Boston’s Black community is hurting from a steady erosion of its institutions and political power. And the shame is – we are doing it to ourselves!
(Yeah, I know, the white power structure over the years has done the lion’s share of damage to the Black community. But I expect that. Depending on the project, the Boston Redevelopment Authority has been foe or friend. Connolly’s Tavern/ played live jazz for 55 years but was shut down in 1997 by the BRA. The parcel still sits vacant. At the very least, the music could still have been going on until a developer was actually ready to start building. Currently, the National Center of African-American Artists is in a struggle to secure funding for their vision for the parcel, because the BRA has de-designated them as developers.)
What we’ve done to ourselves as Black people is short-sighted and self-destructive. Power comes from the ability to employ our own family members and neighbors, have our own gathering spots, donate to our own schools and organizations, and have voices* that represent our own interest. At this, we are failing Black Boston.

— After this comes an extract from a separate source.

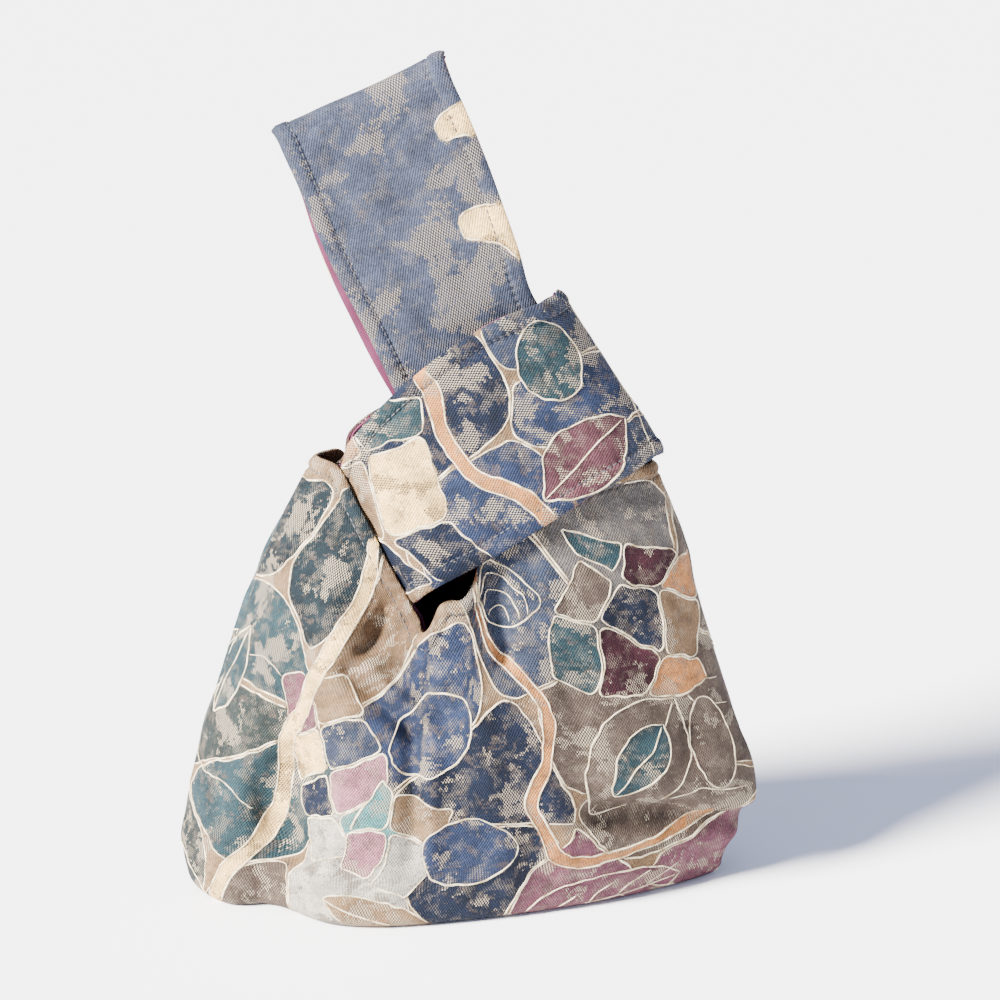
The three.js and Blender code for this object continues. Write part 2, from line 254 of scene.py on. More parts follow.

Can you imagine all the Irish pubs, Italian restaurants, Latino bodegas going down one-after-the-other like Black businesses have?
A Parting Thought
Thank goodness for more than 45 years of the Bay State Banner, Boston’s Black newspaper, but, wait-a-minute, there is potential trouble there as well. I don’t know what publisher Mel Miller’s succession plan is. Our lone Black newspaper could be owned, upon its owner’s death, by his white wife (who has toiled there and improved its marketing and advertising) but who, champion that she is, is not Black. And another Black-founded and owned cultural institution could bite-the-dust.
(*I acknowledge the efforts of Touch 106.1 FM but they lack the bandwidth that WILD had.)